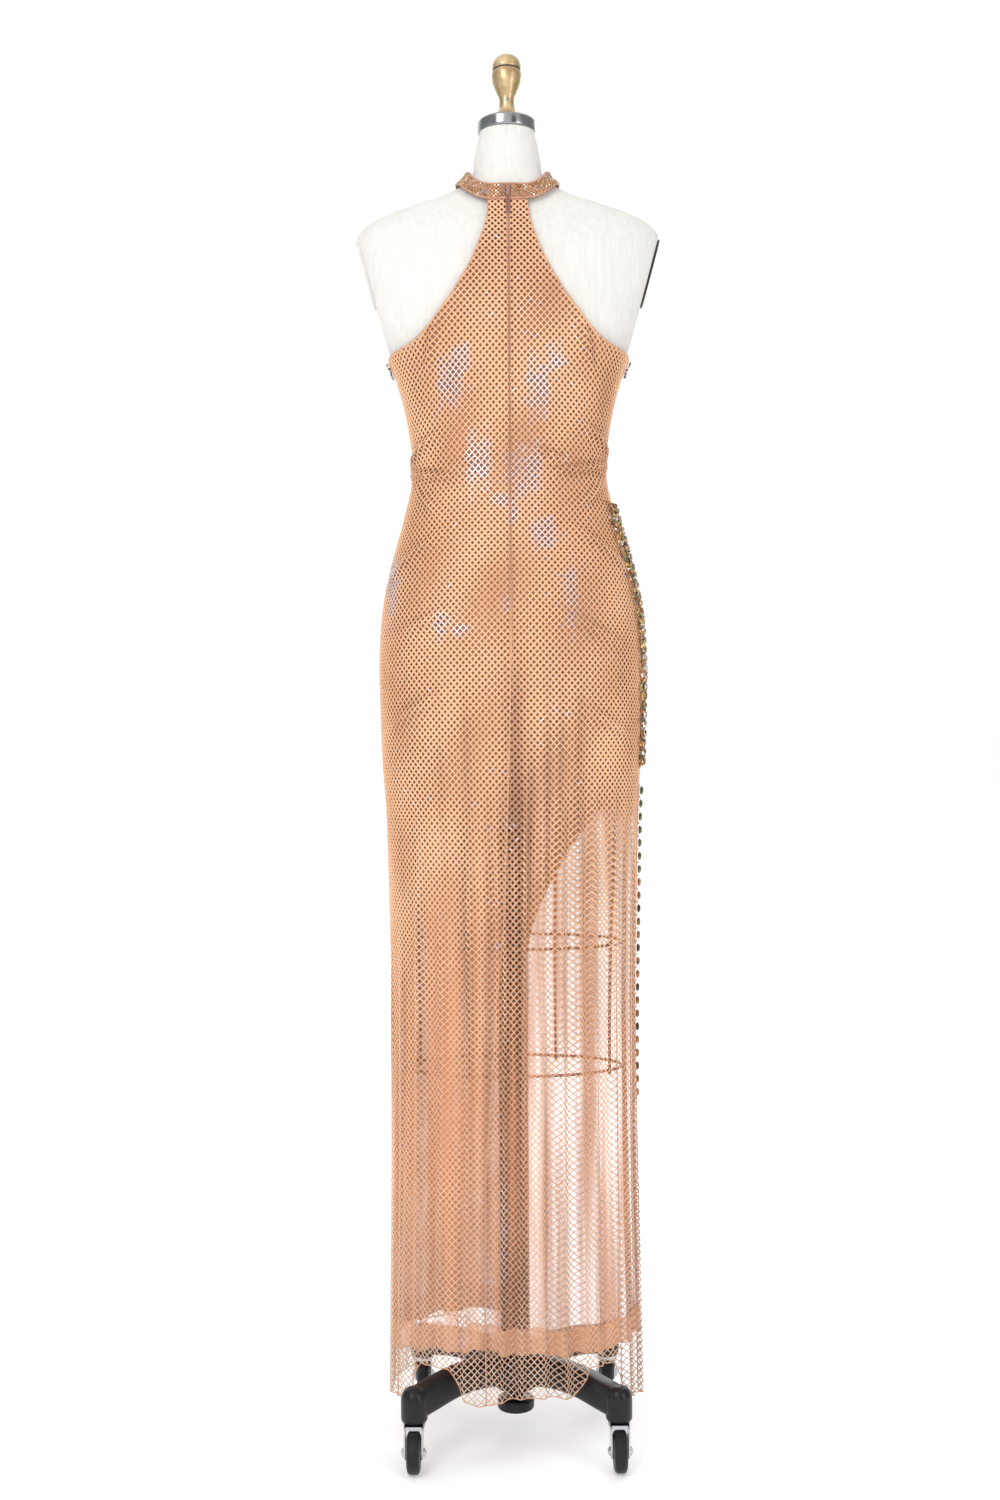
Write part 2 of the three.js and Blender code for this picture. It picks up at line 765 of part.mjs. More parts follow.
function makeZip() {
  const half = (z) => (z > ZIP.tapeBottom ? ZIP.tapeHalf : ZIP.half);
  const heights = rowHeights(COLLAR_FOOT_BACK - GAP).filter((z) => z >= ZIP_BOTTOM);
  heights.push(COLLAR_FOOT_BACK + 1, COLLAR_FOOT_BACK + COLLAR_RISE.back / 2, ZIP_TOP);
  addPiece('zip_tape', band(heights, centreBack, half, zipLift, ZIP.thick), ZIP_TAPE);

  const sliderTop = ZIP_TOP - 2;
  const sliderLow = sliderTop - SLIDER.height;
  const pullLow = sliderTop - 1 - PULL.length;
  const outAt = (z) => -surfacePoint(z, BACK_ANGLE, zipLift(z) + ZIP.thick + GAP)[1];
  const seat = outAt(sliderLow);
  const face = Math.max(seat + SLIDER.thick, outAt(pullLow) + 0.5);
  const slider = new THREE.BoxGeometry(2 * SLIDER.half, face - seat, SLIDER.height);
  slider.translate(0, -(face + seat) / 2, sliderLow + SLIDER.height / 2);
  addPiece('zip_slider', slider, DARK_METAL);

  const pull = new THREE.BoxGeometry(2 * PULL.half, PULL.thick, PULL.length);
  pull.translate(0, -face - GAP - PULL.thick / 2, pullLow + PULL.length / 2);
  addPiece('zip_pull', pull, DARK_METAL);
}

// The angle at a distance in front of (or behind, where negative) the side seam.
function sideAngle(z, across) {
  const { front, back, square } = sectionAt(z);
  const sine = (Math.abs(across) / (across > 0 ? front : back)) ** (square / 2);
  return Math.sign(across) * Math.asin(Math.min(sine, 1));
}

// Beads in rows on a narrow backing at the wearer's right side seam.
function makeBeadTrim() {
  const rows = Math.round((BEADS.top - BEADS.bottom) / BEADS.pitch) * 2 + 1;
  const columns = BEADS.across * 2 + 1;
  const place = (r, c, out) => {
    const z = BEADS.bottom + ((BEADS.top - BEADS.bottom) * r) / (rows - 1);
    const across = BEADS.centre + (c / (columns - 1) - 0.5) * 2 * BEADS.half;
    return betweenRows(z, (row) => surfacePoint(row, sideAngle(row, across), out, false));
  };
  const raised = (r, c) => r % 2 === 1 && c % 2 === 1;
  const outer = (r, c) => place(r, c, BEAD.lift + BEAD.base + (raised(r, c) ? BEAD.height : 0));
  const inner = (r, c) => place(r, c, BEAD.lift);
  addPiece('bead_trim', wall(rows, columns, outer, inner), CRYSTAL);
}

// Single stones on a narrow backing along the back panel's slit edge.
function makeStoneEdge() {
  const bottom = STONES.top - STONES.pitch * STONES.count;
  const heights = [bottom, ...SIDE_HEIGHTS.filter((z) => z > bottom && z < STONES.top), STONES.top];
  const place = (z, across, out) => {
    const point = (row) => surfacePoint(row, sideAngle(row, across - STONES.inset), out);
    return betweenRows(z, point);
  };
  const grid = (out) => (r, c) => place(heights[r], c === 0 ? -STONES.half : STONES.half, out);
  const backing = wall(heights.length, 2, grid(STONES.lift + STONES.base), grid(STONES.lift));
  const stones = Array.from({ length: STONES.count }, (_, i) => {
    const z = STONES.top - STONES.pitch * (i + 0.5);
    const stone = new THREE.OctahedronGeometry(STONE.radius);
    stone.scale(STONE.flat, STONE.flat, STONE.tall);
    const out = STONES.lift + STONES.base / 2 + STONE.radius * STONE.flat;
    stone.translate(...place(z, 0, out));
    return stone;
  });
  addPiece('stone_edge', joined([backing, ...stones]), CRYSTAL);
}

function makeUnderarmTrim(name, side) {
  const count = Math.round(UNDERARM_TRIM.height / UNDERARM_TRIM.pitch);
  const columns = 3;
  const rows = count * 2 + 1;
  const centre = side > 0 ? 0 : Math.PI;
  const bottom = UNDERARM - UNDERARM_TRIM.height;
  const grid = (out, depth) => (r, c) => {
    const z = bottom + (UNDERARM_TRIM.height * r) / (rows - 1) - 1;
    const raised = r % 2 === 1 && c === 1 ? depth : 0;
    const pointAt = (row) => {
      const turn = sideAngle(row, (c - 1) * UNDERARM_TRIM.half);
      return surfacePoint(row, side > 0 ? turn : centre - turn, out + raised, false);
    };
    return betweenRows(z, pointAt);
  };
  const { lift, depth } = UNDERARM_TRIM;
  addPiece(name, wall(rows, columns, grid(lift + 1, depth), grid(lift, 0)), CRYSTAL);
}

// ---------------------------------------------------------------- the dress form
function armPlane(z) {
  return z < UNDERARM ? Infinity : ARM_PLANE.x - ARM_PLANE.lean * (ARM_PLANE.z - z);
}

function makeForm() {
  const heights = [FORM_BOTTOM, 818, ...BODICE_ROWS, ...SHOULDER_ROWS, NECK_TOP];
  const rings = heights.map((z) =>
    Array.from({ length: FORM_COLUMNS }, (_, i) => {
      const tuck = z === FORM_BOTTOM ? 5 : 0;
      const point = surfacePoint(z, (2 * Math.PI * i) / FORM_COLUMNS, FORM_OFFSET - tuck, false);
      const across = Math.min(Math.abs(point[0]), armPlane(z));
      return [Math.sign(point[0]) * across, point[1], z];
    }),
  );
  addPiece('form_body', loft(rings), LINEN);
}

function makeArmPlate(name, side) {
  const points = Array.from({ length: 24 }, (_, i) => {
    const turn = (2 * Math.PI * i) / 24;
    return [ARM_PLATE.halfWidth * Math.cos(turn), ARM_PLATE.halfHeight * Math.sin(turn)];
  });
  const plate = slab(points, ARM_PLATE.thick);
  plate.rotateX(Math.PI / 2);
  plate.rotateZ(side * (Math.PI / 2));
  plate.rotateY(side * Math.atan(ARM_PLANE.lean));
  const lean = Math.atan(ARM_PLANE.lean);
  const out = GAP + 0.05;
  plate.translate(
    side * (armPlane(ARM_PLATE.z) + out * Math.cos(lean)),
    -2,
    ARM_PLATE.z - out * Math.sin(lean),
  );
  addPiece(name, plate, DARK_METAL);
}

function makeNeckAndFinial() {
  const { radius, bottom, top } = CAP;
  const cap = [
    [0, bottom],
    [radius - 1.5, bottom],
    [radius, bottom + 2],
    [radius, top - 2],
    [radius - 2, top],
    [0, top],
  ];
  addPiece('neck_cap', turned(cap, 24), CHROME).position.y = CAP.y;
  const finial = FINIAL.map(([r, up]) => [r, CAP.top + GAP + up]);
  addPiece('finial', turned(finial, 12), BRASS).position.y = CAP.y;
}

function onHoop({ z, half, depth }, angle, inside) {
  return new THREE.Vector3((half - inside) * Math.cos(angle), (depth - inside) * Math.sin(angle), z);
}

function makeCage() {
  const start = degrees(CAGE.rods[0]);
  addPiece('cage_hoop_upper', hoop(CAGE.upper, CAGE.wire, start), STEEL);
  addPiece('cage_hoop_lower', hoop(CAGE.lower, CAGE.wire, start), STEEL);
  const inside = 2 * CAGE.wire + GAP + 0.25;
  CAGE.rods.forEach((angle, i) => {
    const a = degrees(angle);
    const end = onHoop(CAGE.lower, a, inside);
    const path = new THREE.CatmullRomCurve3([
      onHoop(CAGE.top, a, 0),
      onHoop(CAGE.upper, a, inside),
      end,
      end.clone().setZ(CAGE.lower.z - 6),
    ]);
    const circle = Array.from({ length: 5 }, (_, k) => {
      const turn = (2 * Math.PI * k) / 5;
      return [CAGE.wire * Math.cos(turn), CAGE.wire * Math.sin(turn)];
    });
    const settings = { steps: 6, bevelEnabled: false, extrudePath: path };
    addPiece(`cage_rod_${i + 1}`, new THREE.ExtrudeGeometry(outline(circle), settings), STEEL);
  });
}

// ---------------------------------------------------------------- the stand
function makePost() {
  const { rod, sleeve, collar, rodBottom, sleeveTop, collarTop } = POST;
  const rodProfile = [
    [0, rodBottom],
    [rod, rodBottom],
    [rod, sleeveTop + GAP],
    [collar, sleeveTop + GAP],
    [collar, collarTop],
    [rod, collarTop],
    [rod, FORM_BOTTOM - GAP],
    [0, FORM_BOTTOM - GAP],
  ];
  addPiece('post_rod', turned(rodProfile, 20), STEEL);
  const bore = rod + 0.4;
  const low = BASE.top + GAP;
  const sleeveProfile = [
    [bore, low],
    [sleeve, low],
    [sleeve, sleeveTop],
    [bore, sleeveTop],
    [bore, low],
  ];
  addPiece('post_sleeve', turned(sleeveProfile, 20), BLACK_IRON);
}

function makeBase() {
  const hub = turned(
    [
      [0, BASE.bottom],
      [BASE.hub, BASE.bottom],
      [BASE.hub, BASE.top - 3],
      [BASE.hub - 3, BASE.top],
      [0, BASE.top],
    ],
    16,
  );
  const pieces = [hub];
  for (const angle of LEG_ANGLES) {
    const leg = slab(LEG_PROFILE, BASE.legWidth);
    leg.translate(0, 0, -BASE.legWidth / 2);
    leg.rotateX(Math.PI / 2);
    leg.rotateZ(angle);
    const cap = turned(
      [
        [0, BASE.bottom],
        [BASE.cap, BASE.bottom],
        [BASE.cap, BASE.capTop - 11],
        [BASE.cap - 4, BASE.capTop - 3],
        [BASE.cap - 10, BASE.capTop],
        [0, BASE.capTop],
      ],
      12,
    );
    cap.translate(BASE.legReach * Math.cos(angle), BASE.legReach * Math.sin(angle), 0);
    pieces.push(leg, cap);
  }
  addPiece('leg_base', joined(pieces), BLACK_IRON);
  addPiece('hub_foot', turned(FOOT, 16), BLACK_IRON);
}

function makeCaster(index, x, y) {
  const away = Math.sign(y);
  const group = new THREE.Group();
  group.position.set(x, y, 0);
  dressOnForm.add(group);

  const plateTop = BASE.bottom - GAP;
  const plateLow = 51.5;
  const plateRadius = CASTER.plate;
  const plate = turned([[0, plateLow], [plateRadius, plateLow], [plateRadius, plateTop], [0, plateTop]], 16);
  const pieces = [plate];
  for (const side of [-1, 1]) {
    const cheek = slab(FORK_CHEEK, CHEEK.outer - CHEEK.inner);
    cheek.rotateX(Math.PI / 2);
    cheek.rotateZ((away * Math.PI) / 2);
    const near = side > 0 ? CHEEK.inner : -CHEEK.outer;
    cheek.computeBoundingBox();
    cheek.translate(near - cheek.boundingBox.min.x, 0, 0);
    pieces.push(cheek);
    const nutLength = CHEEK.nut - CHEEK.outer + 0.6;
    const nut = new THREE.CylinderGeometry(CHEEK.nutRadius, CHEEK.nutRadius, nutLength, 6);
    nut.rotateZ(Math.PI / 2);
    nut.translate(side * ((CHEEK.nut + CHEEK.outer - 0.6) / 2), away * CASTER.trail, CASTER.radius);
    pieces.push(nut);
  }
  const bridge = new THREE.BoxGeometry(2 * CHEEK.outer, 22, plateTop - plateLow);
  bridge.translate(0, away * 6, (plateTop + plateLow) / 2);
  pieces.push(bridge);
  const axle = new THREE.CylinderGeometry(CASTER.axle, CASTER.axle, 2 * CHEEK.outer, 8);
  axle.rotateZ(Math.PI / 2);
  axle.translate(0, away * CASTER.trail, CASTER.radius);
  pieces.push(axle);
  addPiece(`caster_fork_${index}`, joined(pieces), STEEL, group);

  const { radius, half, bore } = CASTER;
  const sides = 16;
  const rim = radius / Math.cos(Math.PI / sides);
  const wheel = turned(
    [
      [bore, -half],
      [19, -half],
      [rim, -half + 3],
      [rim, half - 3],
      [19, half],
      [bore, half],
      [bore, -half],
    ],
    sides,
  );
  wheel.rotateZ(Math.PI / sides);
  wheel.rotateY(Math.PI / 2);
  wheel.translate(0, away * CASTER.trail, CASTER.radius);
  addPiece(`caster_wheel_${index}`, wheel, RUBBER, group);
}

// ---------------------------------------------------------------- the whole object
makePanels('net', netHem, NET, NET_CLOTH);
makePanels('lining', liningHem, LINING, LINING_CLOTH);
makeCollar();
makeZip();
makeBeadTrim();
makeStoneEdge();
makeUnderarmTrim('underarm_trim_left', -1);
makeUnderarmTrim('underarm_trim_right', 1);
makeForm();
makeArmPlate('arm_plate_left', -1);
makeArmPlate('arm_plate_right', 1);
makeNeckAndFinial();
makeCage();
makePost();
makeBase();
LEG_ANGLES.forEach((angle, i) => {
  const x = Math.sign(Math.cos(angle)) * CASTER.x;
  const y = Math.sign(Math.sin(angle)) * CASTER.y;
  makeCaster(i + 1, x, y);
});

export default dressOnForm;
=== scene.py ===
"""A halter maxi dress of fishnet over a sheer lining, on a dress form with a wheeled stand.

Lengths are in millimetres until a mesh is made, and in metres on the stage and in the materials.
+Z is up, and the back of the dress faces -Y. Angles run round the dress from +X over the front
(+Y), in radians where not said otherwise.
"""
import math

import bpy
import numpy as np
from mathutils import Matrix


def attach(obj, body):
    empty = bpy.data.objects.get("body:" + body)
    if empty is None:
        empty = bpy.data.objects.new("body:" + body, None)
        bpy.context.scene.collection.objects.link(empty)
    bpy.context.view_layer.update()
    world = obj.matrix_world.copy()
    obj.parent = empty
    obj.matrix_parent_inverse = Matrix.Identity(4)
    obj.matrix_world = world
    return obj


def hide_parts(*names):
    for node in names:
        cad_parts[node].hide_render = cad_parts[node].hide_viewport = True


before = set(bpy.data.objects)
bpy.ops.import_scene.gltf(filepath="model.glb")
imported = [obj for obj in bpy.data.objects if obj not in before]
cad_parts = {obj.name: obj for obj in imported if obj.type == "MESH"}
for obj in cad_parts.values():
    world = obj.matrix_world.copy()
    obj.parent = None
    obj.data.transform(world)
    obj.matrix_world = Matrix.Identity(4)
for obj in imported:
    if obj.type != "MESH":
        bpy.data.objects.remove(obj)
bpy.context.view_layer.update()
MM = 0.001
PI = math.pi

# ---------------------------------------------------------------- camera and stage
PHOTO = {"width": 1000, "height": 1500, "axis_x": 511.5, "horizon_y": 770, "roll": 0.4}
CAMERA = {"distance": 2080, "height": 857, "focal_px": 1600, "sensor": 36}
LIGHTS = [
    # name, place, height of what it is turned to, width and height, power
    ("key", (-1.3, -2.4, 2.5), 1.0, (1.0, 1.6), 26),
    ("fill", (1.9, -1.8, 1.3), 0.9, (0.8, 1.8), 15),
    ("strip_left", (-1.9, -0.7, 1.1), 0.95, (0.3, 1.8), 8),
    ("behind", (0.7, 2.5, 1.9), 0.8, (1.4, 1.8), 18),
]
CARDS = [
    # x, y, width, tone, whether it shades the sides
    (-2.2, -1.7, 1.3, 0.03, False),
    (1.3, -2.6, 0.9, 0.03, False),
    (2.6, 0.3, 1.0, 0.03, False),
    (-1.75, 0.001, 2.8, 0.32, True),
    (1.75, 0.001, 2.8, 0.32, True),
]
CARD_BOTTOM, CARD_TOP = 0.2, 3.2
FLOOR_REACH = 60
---
### Required work
Extract and reproduce exactly the lines opening with the line containing "the whole object" and closing with the line containing "in imported if", inclusive.

### Expected output
// ---------------------------------------------------------------- the whole object
makePanels('net', netHem, NET, NET_CLOTH);
makePanels('lining', liningHem, LINING, LINING_CLOTH);
makeCollar();
makeZip();
makeBeadTrim();
makeStoneEdge();
makeUnderarmTrim('underarm_trim_left', -1);
makeUnderarmTrim('underarm_trim_right', 1);
makeForm();
makeArmPlate('arm_plate_left', -1);
makeArmPlate('arm_plate_right', 1);
makeNeckAndFinial();
makeCage();
makePost();
makeBase();
LEG_ANGLES.forEach((angle, i) => {
  const x = Math.sign(Math.cos(angle)) * CASTER.x;
  const y = Math.sign(Math.sin(angle)) * CASTER.y;
  makeCaster(i + 1, x, y);
});

export default dressOnForm;
=== scene.py ===
"""A halter maxi dress of fishnet over a sheer lining, on a dress form with a wheeled stand.

Lengths are in millimetres until a mesh is made, and in metres on the stage and in the materials.
+Z is up, and the back of the dress faces -Y. Angles run round the dress from +X over the front
(+Y), in radians where not said otherwise.
"""
import math

import bpy
import numpy as np
from mathutils import Matrix


def attach(obj, body):
    empty = bpy.data.objects.get("body:" + body)
    if empty is None:
        empty = bpy.data.objects.new("body:" + body, None)
        bpy.context.scene.collection.objects.link(empty)
    bpy.context.view_layer.update()
    world = obj.matrix_world.copy()
    obj.parent = empty
    obj.matrix_parent_inverse = Matrix.Identity(4)
    obj.matrix_world = world
    return obj


def hide_parts(*names):
    for node in names:
        cad_parts[node].hide_render = cad_parts[node].hide_viewport = True


before = set(bpy.data.objects)
bpy.ops.import_scene.gltf(filepath="model.glb")
imported = [obj for obj in bpy.data.objects if obj not in before]
cad_parts = {obj.name: obj for obj in imported if obj.type == "MESH"}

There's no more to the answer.